The original brief was to write something funny that could be part of the Rome season. With the RSC’s brilliant literary department, I looked at some of Plautus’ plays as he is the natural first port-of-call for Roman comedy. We decided none of them would quite work as a straight adaptation – they’re mostly quite short and contain some satirical sections that have not aged as well as the characters and farcical situations. But we all felt Miles Gloriosus had great potential for us as a starting point, and that the ‘swaggering soldier’ at the centre of the play – an arrogant, creepy, mansplaining tyrant – would resonate with contemporary audiences. The main challenge was in striking the right tone, writing something that felt rude and anarchic without becoming facile or misogynistic.
Did you have a favourite moment in the RSC production?
I had many favourite moments – I miss it so much! But the opening of the second half was always great fun to watch. Here we hit the audience with two big ‘treats’ back-to-back – a daft, irrelevant, over-the-top number about Rome including every Roman cliché in the book, then an audaciously silly and pantomimic punning sequence. Together these two scenes would batter the audience into submission and win over any long-faced stragglers. I think they were especially effective because they combined two seemingly opposite qualities that are absolutely at the heart of this kind of comedy – knockabout, out-of-control playfulness and painstakingly-rehearsed, down-to-the-nanosecond precision.
Vice Versa looks like a lot of fun to perform, with puns galore and madcap characters. What advice would you give to companies looking to stage the show?
First, tell the story. It would be easy to get so distracted with executing the comic sequences that you forget to make sense of the story. If the audience fully understands the who, what, where and why of it, they will find it so much funnier. Second, give yourselves plenty of rehearsal time. To make the farcical sequences work – going in and out of the houses at the end of the first half, the food delivery, the ‘date’ – you’ll need to go at quite a lick. And that can only be done if they have been broken down into their many constituent parts and rehearsed fully. Third, be bold. When you talk to the audience you have to really talk to the audience, not just look in their general direction. And last but not least, have fun with it. Of course, this has to stop short of self-indulgence. But if your production truly embraces the playful, forgiving, cheeky nature of the play the audience will go with you.
In contrast to Vice Versa, your two-hander Blink is a smaller, intimate and more heartfelt comic drama about love. The play’s form is highly inventive and free, featuring direct audience address and open stage directions. Why was this choice of form effective for the story you wanted to tell?
I have always been interested in experimenting with form, ever since those early theatre experiences watching Peter Brook and Théâtre de Complicite. In particular, I’m interested in creating new or unusual structures that in some way express the themes or content of what I’m writing. The characters in Blink are quite naïve and instinctive so the form of the play is similarly naïve and instinctive. I didn’t really plan it out before writing in the way that I normally would. I knew the story I wanted to tell and had a sense of how the characters would express themselves. I tried to hand over the telling of the story to these inexperienced storytellers. This led to a higgledy-piggledy sort of structure, with theatrical conventions adopted or ditched as required along the way.

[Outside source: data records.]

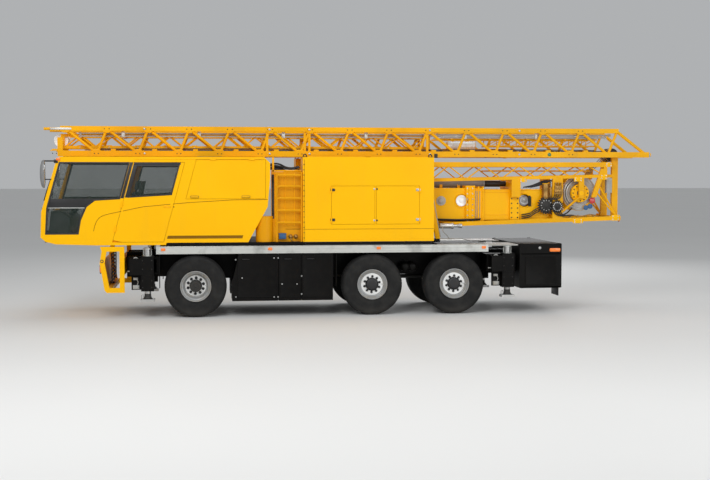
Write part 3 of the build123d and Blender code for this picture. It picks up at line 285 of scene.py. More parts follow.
def begun():
    """The primitive just added, with its place put into its mesh."""
    bpy.ops.object.transform_apply()
    return bpy.context.object


def work_on(piece, kind="VERT"):
    """Opens the piece for editing with all of it selected."""
    alone(piece)
    bpy.ops.object.mode_set(mode="EDIT")
    bpy.ops.mesh.select_mode(type=kind)
    bpy.ops.mesh.select_all(action="SELECT")


def leave():
    bpy.ops.object.mode_set(mode="OBJECT")


def close_up():
    """Merges doubled points, turns all faces outwards and ends the editing."""
    bpy.ops.mesh.select_all(action="SELECT")
    bpy.ops.mesh.remove_doubles(threshold=0.00002)
    bpy.ops.mesh.normals_make_consistent(inside=False)
    leave()


def pick(piece, test, edges=False):
    """Selects the faces, or the edges, whose middle and normal, or direction, pass the test."""
    bpy.ops.mesh.select_mode(type="EDGE" if edges else "FACE")
    bpy.ops.mesh.select_all(action="DESELECT")
    mesh = bmesh.from_edit_mesh(piece.data)
    for part in mesh.edges if edges else mesh.faces:
        ends = [corner.co for corner in part.verts[:2]]
        middle = (ends[0] + ends[1]) / 2 if edges else part.calc_center_median()
        way = (ends[1] - ends[0]).normalized() if edges else part.normal
        if test(middle, way):
            part.select_set(True)
    bmesh.update_edit_mesh(piece.data)


def facing(way, least=0.9):
    """A test for faces that look one way."""
    return lambda middle, normal: normal.dot(way) > least


def along(way):
    """A test for edges that run one way or back, and for faces that look so."""
    return lambda middle, run: abs(run.dot(way)) > 0.9


def step(piece, test, border, rise, apart=False):
    """Insets the chosen faces by a border, then raises them, or sinks them if rise is negative."""
    work_on(piece, "FACE")
    pick(piece, test)
    if border:
        bpy.ops.mesh.inset(thickness=border, use_individual=apart)
    if apart:
        bpy.ops.mesh.extrude_faces_move(TRANSFORM_OT_shrink_fatten={"value": rise})
    else:
        bpy.ops.mesh.extrude_region_shrink_fatten(TRANSFORM_OT_shrink_fatten={"value": rise})
    leave()
    return piece


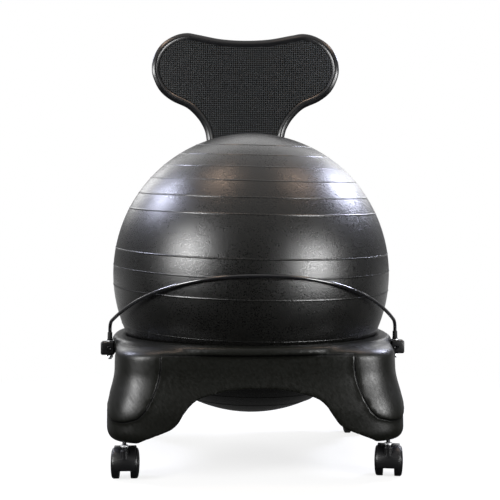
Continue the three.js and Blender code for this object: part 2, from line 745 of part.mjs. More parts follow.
function clampScrew(side) {
  const front = barPivotY - blockDepth / 2;
  const seat = front + clampHeadDepth;
  const screw = turned([
    [0, front], [clampHeadRadius, front], [clampHeadRadius, seat], [clampShankRadius, seat],
    [clampShankRadius, barPivotY - barRadius - gap], [0, barPivotY - barRadius - gap],
  ], rodSides);
  return moved(alongY(screw), side * barEndX, 0, barPivotZ);
}

function hexNut(low, high) {
  const across = nutFlats / 2 / Math.cos(Math.PI / nutSides);
  return cut(solidOf(rod(across, low, high, nutSides)),
    solidOf(rod(barRadius + gap, low - overrun, high + overrun)));
}

sides.forEach(([name, side]) => {
  const onRod = (geometry) => moved(geometry, side * barEndX, barPivotY, 0);
  add(`bar_block_${name}`, geometryOf(barBlock(side)), casterNylon);
  add(`clamp_screw_${name}`, clampScrew(side), blackEnamel);
  const bushInner = side * (wallHalfWidth - bushLength);
  const bushOuter = side * wallHalfWidth;
  add(`pivot_bush_${name}`, moved(alongX(sleeve(trunnionRadius + turning, bushRadius,
    Math.min(bushInner, bushOuter), Math.max(bushInner, bushOuter))), 0, barPivotY, barPivotZ), casterNylon);
  const washerZ = blockTopZ + gap;
  const sleeveZ = washerZ + washerThickness + gap;
  const rodBore = barRadius + gap;
  const nut = geometryOf(hexNut(blockBottomZ - gap - nutHeight, blockBottomZ - gap));
  add(`bar_washer_${name}`, onRod(sleeve(rodBore, washerRadius, washerZ, washerZ + washerThickness)),
    zincSteel);
  add(`bar_sleeve_${name}`, onRod(sleeve(rodBore, sleeveRadius + gap, sleeveZ, sleeveZ + sleeveLength)),
    darkRubber);
  add(`bar_nut_${name}`, onRod(nut), zincSteel);
});

// Back frame: one tube bent into an arch, upright where it is bolted to the base and leaning above
const lean = degrees(backLean);
const leaned = (geometry) => geometry.rotateX(-lean).translate(0, tubeFootY, tubeBendZ);
const leanedPoint = (x, y, up) => new THREE.Vector3(x, y, up)
  .applyAxisAngle(new THREE.Vector3(1, 0, 0), -lean).add(new THREE.Vector3(0, tubeFootY, tubeBendZ));
const upLean = (z) => (z - tubeBendZ) / Math.cos(lean);

function framePath() {
  const top = upLean(tubeTopZ) - tubeHalfSpan;
  const foot = (side) => new THREE.Vector3(side * tubeHalfSpan, tubeFootY, tubeFootZ);
  const bendLow = (side) => new THREE.Vector3(side * tubeHalfSpan, tubeFootY, tubeBendZ);
  const arch = Array.from({ length: archSteps + 1 }, (_, i) => {
    const turn = Math.PI - (i * Math.PI) / archSteps;
    return leanedPoint(tubeHalfSpan * Math.cos(turn), 0, top + tubeHalfSpan * Math.sin(turn));
  });
  return [foot(-1), bendLow(-1), ...arch, bendLow(1), foot(1)];
}

const backLevels = backScrewZs.map(upLean);

function backFrame() {
  const path = framePath();
  const outer = sectionRings(path, tubeRadius, rodSides);
  const inner = sectionRings(path, tubeRadius - tubeWall, rodSides);
  const hole = () => rod(screwRadius + 2 * gap, -2 * tubeRadius, 2 * tubeRadius, boreSides);
  let frame = solidOf(ringSolid([...outer, ...inner.reverse()], true));
  sides.forEach(([, side]) => {
    frameBoltZs.forEach((z) => {
      frame = cut(frame, solidOf(moved(alongY(hole()), side * tubeHalfSpan, tubeFootY, z)));
    });
    backLevels.forEach((up) => {
      frame = cut(frame, solidOf(leaned(moved(alongY(hole()), side * tubeHalfSpan, 0, up))));
    });
  });
  return frame;
}

add('back_frame', geometryOf(backFrame()), blackEnamel);

function tubeCap(side) {
  const spigot = tubeRadius - tubeWall - 2 * gap;
  return moved(turned([
    [0, tubeFootZ - gap - tubeCapHead], [tubeRadius, tubeFootZ - gap - tubeCapHead],
    [tubeRadius, tubeFootZ - gap], [spigot, tubeFootZ - gap], [spigot, tubeFootZ + tubeCapLength - gap],
    [0, tubeFootZ + tubeCapLength - gap],
  ], rodSides), side * tubeHalfSpan, tubeFootY, 0);
}

// A screw along -Y with its head behind the tube and its tip at tipY, both measured from the tube's axis
function tubeScrew(tipY) {
  const seat = tubeRadius + gap;
  const [across, up] = screwDomeShare;
  return alongY(turned([
    [0, tipY], [screwRadius, tipY], [screwRadius, seat], [screwHeadRadius, seat],
    [screwHeadRadius * across, seat + screwHeadHeight * up], [0, seat + screwHeadHeight],
  ], screwSides));
}

// Back: a bent plate with a rolled edge, and a textured panel inside that edge
const plateMiddle = backCurve + backThickness / 2;
const plateCentreY = -(tubeRadius + gap) - (plateMiddle + backRimRadius);
const plateMiddleY = plateCentreY + Math.sqrt(plateMiddle ** 2 - tubeHalfSpan ** 2);

function bentSlab(front, rear) {
  const spread = Math.asin((backHalfWidth + 2 * backRimRadius) / backCurve);
  const low = upLean(backBottomZ) - overrun;
  const high = upLean(backTopZ) + overrun;
  const shape = new THREE.Shape();
  shape.absarc(0, plateCentreY, rear, Math.PI / 2 - spread, Math.PI / 2 + spread, false);
  shape.absarc(0, plateCentreY, front, Math.PI / 2 + spread, Math.PI / 2 - spread, true);
  const options = { depth: high - low, bevelEnabled: false, curveSegments: backCurveSteps };
  return solidOf(new THREE.ExtrudeGeometry(shape, options).translate(0, 0, low));
}

function backOutline(count) {
  const low = upLean(backBottomZ);
  const high = upLean(backTopZ);
  const half = backShares.map(([across, up]) =>
    new THREE.Vector3(across * backHalfWidth, lerp(low, high, up), 0));
  const other = half.slice(1).reverse().map((point) => new THREE.Vector3(-point.x, point.y, 0));
  const curve = new THREE.CatmullRomCurve3([...half, ...other], true, 'centripetal');
  return curve.getSpacedPoints(count).slice(0, -1).map((point) => new THREE.Vector2(point.x, point.y));
}

function outlinePrism(inset) {
  const outline = offsetLine(backOutline(outlineSteps), -inset, true);
  const shape = shapeOf(outline.map((point) => [point.x, point.y]));
  return solidOf(prismAlongY(shape, -backHalfWidth / 2, backHalfWidth / 2));
}

function backShell() {
  const rimLine = offsetLine(backOutline(outlineSteps), -backRimRadius, true).map((point) =>
    new THREE.Vector3(point.x, plateCentreY + Math.sqrt(plateMiddle ** 2 - point.x ** 2), point.y));
  const plate = outlinePrism(backRimRadius).intersect(bentSlab(backCurve, backCurve + backThickness));
  let shell = joined(plate, solidOf(ringSolid(sectionRings(rimLine, backRimRadius, rimSides, true), true)));
  sides.forEach(([, side]) => backLevels.forEach((up) => {
    const at = (geometry) => solidOf(moved(alongY(geometry), side * tubeHalfSpan, 0, up));
    const pad = at(rod(backPadRadius, plateMiddleY, -tubeRadius / 2));
    const tube = solidOf(moved(rod(tubeSeat, up - 2 * backPadRadius, up + 2 * backPadRadius),
      side * tubeHalfSpan, 0, 0));
    const bore = at(rod(screwRadius + 2 * gap, plateMiddleY - gap, 0, boreSides));
    shell = cut(joined(shell, pad), tube, bore);
  }));
  return leaned(geometryOf(shell));
}

function backPanel() {
  const rear = backCurve - gap;
  const panel = outlinePrism(2 * backRimRadius + gap).intersect(bentSlab(rear - backPanelThickness, rear));
  return leaned(geometryOf(panel));
}

add('back_shell', backShell(), mouldedBlack);
add('back_panel', backPanel(), panelBlack);
sides.forEach(([name, side]) => {
  add(`tube_cap_${name}`, tubeCap(side), darkRubber);
  frameBoltZs.forEach((z, i) => {
    const bolt = tubeScrew(-tubeRadius - gap - frameBoltReach);
    add(`frame_bolt_${name}_${i + 1}`, moved(bolt, side * tubeHalfSpan, tubeFootY, z), zincSteel);
  });
  backLevels.forEach((up, i) => {
    const screw = tubeScrew(plateMiddleY);
    add(`back_screw_${name}_${i + 1}`, leaned(moved(screw, side * tubeHalfSpan, 0, up)), zincSteel);
  });
});

// The origin moves under the middle of the overall length, from the guard bar to the back frame
const frontY = -(barApexY + barRadius);
const rearY = tubeFootY + (tubeTopZ - tubeBendZ) * Math.tan(lean) + tubeRadius;
chair.position.y = -(frontY + rearY) / 2;

export default chair;
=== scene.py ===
import json
import math

import bmesh
import bpy
from mathutils import Matrix, Vector


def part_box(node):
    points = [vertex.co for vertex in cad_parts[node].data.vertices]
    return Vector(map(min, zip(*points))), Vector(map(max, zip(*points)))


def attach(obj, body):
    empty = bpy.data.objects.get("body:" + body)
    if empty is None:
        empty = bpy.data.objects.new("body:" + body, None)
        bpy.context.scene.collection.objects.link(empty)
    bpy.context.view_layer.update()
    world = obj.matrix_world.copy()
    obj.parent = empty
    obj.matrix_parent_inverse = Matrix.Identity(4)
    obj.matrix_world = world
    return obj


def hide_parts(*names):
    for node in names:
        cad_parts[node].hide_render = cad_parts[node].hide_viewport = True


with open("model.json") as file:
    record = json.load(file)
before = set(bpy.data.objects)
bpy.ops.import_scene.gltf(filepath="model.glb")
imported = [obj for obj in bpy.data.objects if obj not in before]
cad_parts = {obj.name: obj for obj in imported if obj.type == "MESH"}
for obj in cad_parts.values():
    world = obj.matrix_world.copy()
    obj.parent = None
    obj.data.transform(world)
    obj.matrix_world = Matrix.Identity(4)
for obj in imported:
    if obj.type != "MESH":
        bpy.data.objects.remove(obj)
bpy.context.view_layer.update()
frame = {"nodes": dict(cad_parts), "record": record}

# The balance ball chair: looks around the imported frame. Everything is in metres, in the frame's own axes,
# apart from the profiles of turned pieces, which are in millimetres.
MM = 0.001

# Places and sizes that several pieces share
base_low, base_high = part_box("seat_base")
BALL_RADIUS = 0.250
BALL_CENTRE = Vector((0, (base_low.y + base_high.y) / 2, 0.3288))
CHAIR_Y = BALL_CENTRE.y
PIVOT_FORWARD = 0.083
PIVOT = Vector((0, CHAIR_Y - PIVOT_FORWARD, 0.203))
TUBE_SPAN = 0.058
TUBE_FOOT_Y = 0.2523
CASTER_X = 0.2164
CASTER_Y = 0.207
# Each caster: left or right, front or rear, and how many degrees it has swivelled
CASTER_SPOTS = (("front_left", -1, -1, 0), ("front_right", 1, -1, -12),
                ("rear_left", -1, 1, 180), ("rear_right", 1, 1, 180))
SIDES = (("left", -1), ("right", 1))
ORIGIN = (0, 0, 0)
X_AXIS = (1, 0, 0)
Y_AXIS = (0, 1, 0)
Z_AXIS = (0, 0, 1)


def tube_leg(side, height):
    """A point on the back tube's upright legs, or between them."""
    return Vector((side * TUBE_SPAN, CHAIR_Y + TUBE_FOOT_Y, height))


def in_scene(name, data):
    """A new object, in the scene."""
    made = bpy.data.objects.new(name, data)
    bpy.context.scene.collection.objects.link(made)
    return made


# Camera

# The photograph's view: level, a little to the left of straight ahead, and shifted down to the frame
VIEW_YAW = math.radians(2.7)
VIEW_DISTANCE = 2.019
VIEW_HEIGHT = 0.4228
FRAME_PIXELS = 500
LENS_PIXELS = 1105.9
HORIZON_ROW = 221.5
MIDDLE_COLUMN = 251.07
SENSOR_WIDTH = 36

camera_data = bpy.data.cameras.new("photo_camera")
camera = in_scene("photo_camera", camera_data)
ahead = Vector((math.sin(VIEW_YAW), math.cos(VIEW_YAW), 0))
camera.location = Vector((0, CHAIR_Y, VIEW_HEIGHT)) - ahead * VIEW_DISTANCE
camera.rotation_euler = (math.radians(90), 0, -VIEW_YAW)
camera_data.sensor_width = SENSOR_WIDTH
camera_data.lens = SENSOR_WIDTH * LENS_PIXELS / FRAME_PIXELS
camera_data.shift_x = -(MIDDLE_COLUMN - FRAME_PIXELS / 2) / FRAME_PIXELS
camera_data.shift_y = (HORIZON_ROW - FRAME_PIXELS / 2) / FRAME_PIXELS
camera_data.clip_end = 20
bpy.context.scene.camera = camera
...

Do you have any suggestions for designers and directors about how to make a production of Blink their own?
I have no specific design suggestions. My only hope when I go to see a new production, which I do from time to time, is that it looks different from any production I’ve seen before. The best productions are those that have fully engaged with the question of why these characters are telling/performing their story. Addressing this question tends to give the production the kind of specificity that will make it more than the sum of its parts. I would also suggest that directors and designers don’t go too far in accentuating the inherent sweetness of the story. It is, I suppose, a kind of romantic comedy, but that doesn’t mean it is meant to be completely palatable throughout.
Are there particular writers, directors, theatremakers or comedians who have influenced the kind of work that you want to make?
I seem to write plays in quite different styles and my influences are accordingly quite eclectic. I am fascinated by the history of stage comedy and in writing a play like Vice Versa I am indebted not just to Plautus but other greats including Middleton, Molière and Feydeau. There are many playwrights whose work I love and return to – Beckett, Lorca, Chekhov. My plays look nothing like theirs (I wish they did) but I’m sure they have some indirect influence. In writing Blink I was as much influenced by the looping story structures created by contemporary stand-up comedians such as Stewart Lee as I was by any other playwrights.
Can you tell us what you’re working on next?
My next project is The Ofsted Massacre, a large cast comedy about an Ofsted inspection at a Further Education College in Sussex that goes more than slightly wrong. Students at LAMDA will perform it this summer and then I will try to find a professional production for it. This is a play I have been thinking about for a couple of years, so I am really excited to see how it works. And I am excited that it will be directed by Joe Murphy, director of the original production of Blink.